Social media employee advocacy is an unlimited power source, and marketers are increasingly leveraging it to its fullest potential. While some organizations limit their employees’ social media use during work hours, others encourage employees to share a company’s brand and messaging throughout their personal social channels. Employees can and should play a critical role in your company’s social media marketing strategy as a way to keep the flywheel spinning.
What is Employee Advocacy?
Employee advocacy happens when workforces are engaged and empowered, using their personal influences to actively and eagerly promote their company’s brand on their own social media channels. It not only positively impacts sales growth and brand reputation, employee advocacy also helps build a stronger internal team, enhance your culture, and boost your recruitment efforts.
Let’s explore why this is and how it can happen.
Employee Social Media Marketing Gets Results
Nearly two out of three marketers say that their biggest challenge is generating leads and traffic. What if I told you there’s a way to expand your social reach by more than 500% and see your lead conversions grow seven-fold? Those are the kinds of results your company could see when employees become true social media advocates.
Despite the latest and greatest marketing tactics, word-of-mouth is still an incredibly powerful channel. In fact, more than two out of three B2B companies say word-of-mouth and referrals are their top sources of sales.
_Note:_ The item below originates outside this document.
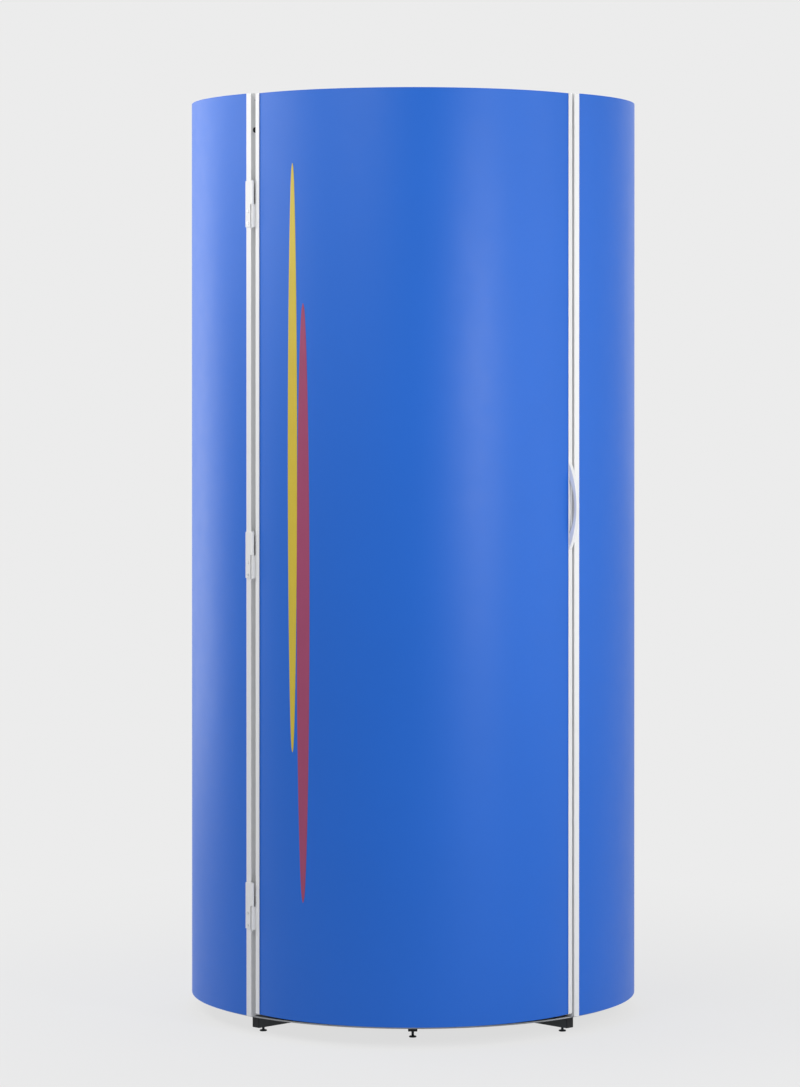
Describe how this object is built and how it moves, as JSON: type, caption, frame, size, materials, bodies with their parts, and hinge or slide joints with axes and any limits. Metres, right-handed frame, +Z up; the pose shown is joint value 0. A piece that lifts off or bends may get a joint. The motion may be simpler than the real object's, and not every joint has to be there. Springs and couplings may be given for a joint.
{
  "type": "vertical tanning booth",
  "caption": "Free-standing round stand-up tanning cabinet with a curved hinged door, upright tubes all round, roof fan and levelling feet.",
  "frame": {"origin": "on the floor below the cabinet's axis, at the centre of the overall box's base", "axes": "+Z up; the door faces -Y; +X to the right of someone looking at the door, the hinges on -X"},
  "size_m": [1, 1.08, 2.0373],
  "materials": {
    "black_steel": "satin black powder coat",
    "black_plastic": "moulded",
    "zinc_steel": "zinc plated",
    "grey_sheet": "satin light grey",
    "birch_ply": "sanded plywood",
    "black_rubber": "ribbed, matt",
    "blue_paint": "smooth satin blue powder coat",
    "white_extrusion": "satin white powder coat",
    "grey_foam": "closed-cell foam",
    "white_sheet": "satin white",
    "grey_plastic": "moulded",
    "bright_aluminium": "bright anodised sheet",
    "white_plastic": "moulded",
    "tube_glass": "phosphor-coated glass, white",
    "cap_aluminium": "pressed, plain",
    "guard_wire": "white coated wire",
    "ballast_case": "pressed steel case",
    "white_handle": "moulded, semi-gloss white",
    "white_hinge": "white powder coat",
    "motor_grey": "dark grey enamel",
    "panel_grey": "moulded light grey",
    "green_button": "moulded green",
    "red_button": "moulded red",
    "black_knob": "moulded black"
  },
  "bodies": {
    "cabinet": {"base_frame": "black_steel", "base_ring": "zinc_steel", "base_tray": "grey_sheet", "beam_end_caps": "black_plastic", "cabin_ballasts": "ballast_case", "cabin_lamp_caps": "cap_aluminium", "cabin_lamp_guards": "guard_wire", "cabin_lamp_holders": "white_plastic", "cabin_lamp_trims": "white_sheet", "cabin_lamp_tubes": "tube_glass", "cabin_reflectors": "bright_aluminium", "cable_gland": "grey_plastic", "ceiling": "white_sheet", "control_box": "panel_grey", "deck": "birch_ply", "deck_bearers": "birch_ply", "deck_mat": "black_rubber", "door_catches": "black_plastic", "door_seals": "grey_foam", "fan_duct": "zinc_steel", "fan_grilles": "guard_wire", "fan_motor": "motor_grey", "foot_inserts": "zinc_steel", "front_posts": "white_extrusion", "grab_handles": "white_handle", "hinge_pins": "zinc_steel", "hinge_post_leaves": "white_hinge", "hinge_screws": "zinc_steel", "left_skin": "blue_paint", "rear_posts": "white_extrusion", "rear_skin": "blue_paint", "right_skin": "blue_paint", "roof": "white_sheet", "switches_and_timer": "black_plastic", "terminal_box": "grey_plastic", "top_ring": "zinc_steel"},
    "door": {"door_skin": "blue_paint", "door_stiles": "white_extrusion", "door_rails": "zinc_steel", "door_handle": "white_handle", "door_inside_pull": "white_handle", "catch_strikes": "zinc_steel", "hinge_door_leaves": "white_hinge", "door_reflectors": "bright_aluminium", "door_lamp_trims": "white_sheet", "door_lamp_tubes": "tube_glass", "door_lamp_caps": "cap_aluminium", "door_lamp_holders": "white_plastic", "door_lamp_guards": "guard_wire", "door_ballasts": "ballast_case"},
    "fan_rotor": {"fan_rotor": "black_plastic"},
    "timer_knob": {"timer_knob": "black_knob"},
    "start_button": {"start_button": "green_button"},
    "stop_button": {"stop_button": "red_button"},
    "levelling_foot_front_right": {"levelling_foot_front_right": "black_steel"},
    "levelling_foot_rear_right": {"levelling_foot_rear_right": "black_steel"},
    "levelling_foot_rear_left": {"levelling_foot_rear_left": "black_steel"},
    "levelling_foot_front_left": {"levelling_foot_front_left": "black_steel"},
    "levelling_foot_front_middle": {"levelling_foot_front_middle": "black_steel"},
    "levelling_foot_rear_middle": {"levelling_foot_rear_middle": "black_steel"}
  },
  "joints": [
    {"name": "door_swing", "type": "hinge", "parent": "cabinet", "child": "door", "pos_m": [-0.34614, -0.36977, 1.04], "axis": [0, 0, -1], "range_deg": [0, 110]},
    {"name": "fan_spin", "type": "hinge", "parent": "cabinet", "child": "fan_rotor", "pos_m": [0, 0, 1.9783], "axis": [0, 0, 1], "continuous": true},
    {"name": "timer_knob_turn", "type": "hinge", "parent": "cabinet", "child": "timer_knob", "pos_m": [0.34308, 0.00927, 1.84275], "axis": [0.9996, 0.027, 0], "range_deg": [0, 300]},
    {"name": "start_button_press", "type": "slide", "parent": "cabinet", "child": "start_button", "axis": [0.9943, -0.1068, 0], "range_m": [0, 0.003], "stiffness_N_per_m": 400},
    {"name": "stop_button_press", "type": "slide", "parent": "cabinet", "child": "stop_button", "axis": [0.9871, 0.1603, 0], "range_m": [0, 0.003], "stiffness_N_per_m": 400},
    {"name": "levelling_foot_front_right_turn", "type": "hinge", "parent": "cabinet", "child": "levelling_foot_front_right", "pos_m": [0.32527, -0.32527, 0.002], "axis": [0, 0, 1], "continuous": true},
    {"name": "levelling_foot_rear_right_turn", "type": "hinge", "parent": "cabinet", "child": "levelling_foot_rear_right", "pos_m": [0.32527, 0.32527, 0.002], "axis": [0, 0, 1], "continuous": true},
    {"name": "levelling_foot_rear_left_turn", "type": "hinge", "parent": "cabinet", "child": "levelling_foot_rear_left", "pos_m": [-0.32527, 0.32527, 0.002], "axis": [0, 0, 1], "continuous": true},
    {"name": "levelling_foot_front_left_turn", "type": "hinge", "parent": "cabinet", "child": "levelling_foot_front_left", "pos_m": [-0.32527, -0.32527, 0.002], "axis": [0, 0, 1], "continuous": true},
    {"name": "levelling_foot_front_middle_turn", "type": "hinge", "parent": "cabinet", "child": "levelling_foot_front_middle", "pos_m": [0, -0.399, 0.002], "axis": [0, 0, 1], "continuous": true},
    {"name": "levelling_foot_rear_middle_turn", "type": "hinge", "parent": "cabinet", "child": "levelling_foot_rear_middle", "pos_m": [0, 0.399, 0.002], "axis": [0, 0, 1], "continuous": true}
  ]
}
However, the form in which that type of communication happens has changed. In today’s digital landscape, word-of-mouth often happens within LinkedIn status updates, tweets, Facebook recommendations, and other social avenues.
The reality is that people are more trusting of content shared by someone they know personally rather than a faceless corporate entity. Unless you’re marketing a major corporation, employees will collectively have far more followers than your official brand, providing an untapped audience for potential engagement. That’s why a brand’s message is eight times more likely to be shared when posted on an employee’s personal profile versus a company’s page.
Hootsuite even has a calculator you can use to see your company’s potential reach with employee advocacy activated. When you leverage the potential reach of your employees’ social channels, the impact on your marketing and sales funnel could be exponential.
Source: Hootsuite employee advocacy reach calculator
Happy Employees — The Key to Social Success
The types of results noted above have one major condition: employees cannot be forced to use their personal social media accounts to promote a company’s brand.
Creating a company culture in which workers feel compelled to share their personal insights into what’s happening within an organization and why the work they do matters requires a foundation that values individuals and their contributions. That type of culture cannot be created overnight. It requires dedication and, more importantly, demonstration from leadership.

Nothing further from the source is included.